## THE EXERCISE
Find how many lines in the material contain "object"; your answer should be that number alone.

## 3D code data
** START **
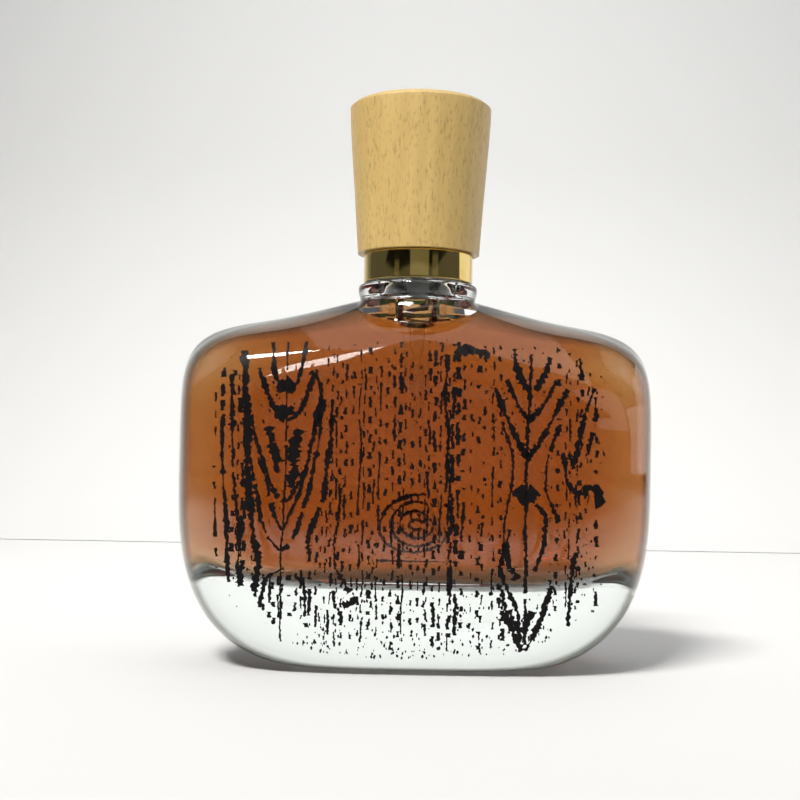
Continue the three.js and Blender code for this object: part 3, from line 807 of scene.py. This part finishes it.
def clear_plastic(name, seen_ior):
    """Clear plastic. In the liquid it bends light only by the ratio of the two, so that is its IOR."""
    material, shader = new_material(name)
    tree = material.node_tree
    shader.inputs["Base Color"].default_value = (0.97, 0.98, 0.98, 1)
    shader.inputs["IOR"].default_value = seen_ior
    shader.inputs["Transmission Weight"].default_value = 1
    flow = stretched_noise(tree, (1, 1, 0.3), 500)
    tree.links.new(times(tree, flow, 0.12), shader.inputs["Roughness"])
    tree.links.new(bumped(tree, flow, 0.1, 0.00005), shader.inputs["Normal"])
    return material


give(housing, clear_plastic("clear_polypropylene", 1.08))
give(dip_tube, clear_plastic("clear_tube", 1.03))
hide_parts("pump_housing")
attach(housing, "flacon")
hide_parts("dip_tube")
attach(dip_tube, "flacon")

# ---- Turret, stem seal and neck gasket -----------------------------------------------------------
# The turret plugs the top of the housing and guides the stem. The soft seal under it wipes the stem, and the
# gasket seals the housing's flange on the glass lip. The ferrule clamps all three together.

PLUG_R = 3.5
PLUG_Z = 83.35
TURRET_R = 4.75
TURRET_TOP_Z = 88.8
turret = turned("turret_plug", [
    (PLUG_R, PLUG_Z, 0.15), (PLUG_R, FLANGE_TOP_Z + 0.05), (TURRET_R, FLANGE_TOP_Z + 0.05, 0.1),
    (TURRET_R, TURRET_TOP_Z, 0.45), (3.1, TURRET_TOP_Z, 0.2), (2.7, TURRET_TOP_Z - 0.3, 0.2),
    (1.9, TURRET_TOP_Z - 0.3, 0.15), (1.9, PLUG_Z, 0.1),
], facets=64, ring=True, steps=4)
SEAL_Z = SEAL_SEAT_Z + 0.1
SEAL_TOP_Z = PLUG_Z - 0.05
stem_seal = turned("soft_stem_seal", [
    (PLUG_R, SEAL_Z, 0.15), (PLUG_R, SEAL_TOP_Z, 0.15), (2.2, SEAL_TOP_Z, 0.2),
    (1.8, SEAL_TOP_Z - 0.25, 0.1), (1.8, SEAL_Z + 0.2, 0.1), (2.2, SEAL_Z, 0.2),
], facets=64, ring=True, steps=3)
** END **
** START **
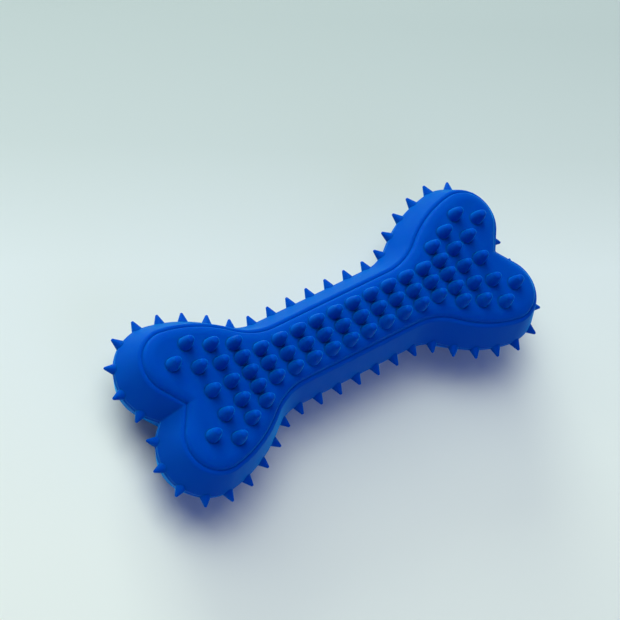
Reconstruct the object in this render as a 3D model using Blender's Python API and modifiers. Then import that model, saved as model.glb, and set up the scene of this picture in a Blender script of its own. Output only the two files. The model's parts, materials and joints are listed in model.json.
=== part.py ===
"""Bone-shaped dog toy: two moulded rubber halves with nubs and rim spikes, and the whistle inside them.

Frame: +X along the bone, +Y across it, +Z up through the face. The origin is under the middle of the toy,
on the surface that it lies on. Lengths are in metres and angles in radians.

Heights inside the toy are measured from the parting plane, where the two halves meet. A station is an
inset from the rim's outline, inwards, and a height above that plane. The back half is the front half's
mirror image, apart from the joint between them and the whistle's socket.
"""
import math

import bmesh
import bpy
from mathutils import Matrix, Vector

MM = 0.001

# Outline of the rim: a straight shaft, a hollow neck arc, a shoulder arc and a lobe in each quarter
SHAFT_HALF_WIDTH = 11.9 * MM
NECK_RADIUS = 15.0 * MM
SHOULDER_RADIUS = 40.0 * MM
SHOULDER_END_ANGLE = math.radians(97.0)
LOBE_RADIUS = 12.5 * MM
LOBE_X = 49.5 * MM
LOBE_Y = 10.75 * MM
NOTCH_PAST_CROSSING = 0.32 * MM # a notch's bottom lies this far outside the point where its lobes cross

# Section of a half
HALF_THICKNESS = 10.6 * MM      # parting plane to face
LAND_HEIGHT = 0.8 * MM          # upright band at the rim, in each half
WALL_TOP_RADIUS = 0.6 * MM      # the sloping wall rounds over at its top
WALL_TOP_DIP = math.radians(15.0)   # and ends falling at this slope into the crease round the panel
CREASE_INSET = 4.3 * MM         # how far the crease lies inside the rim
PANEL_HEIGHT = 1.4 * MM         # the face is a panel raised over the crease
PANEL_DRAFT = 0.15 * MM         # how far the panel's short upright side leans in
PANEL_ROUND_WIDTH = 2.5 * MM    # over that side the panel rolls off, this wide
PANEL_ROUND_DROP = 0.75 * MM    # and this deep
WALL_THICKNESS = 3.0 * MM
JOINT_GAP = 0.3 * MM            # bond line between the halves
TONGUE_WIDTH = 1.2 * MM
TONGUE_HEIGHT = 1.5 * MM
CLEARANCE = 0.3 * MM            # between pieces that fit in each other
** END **
## SOLUTION BELOW
2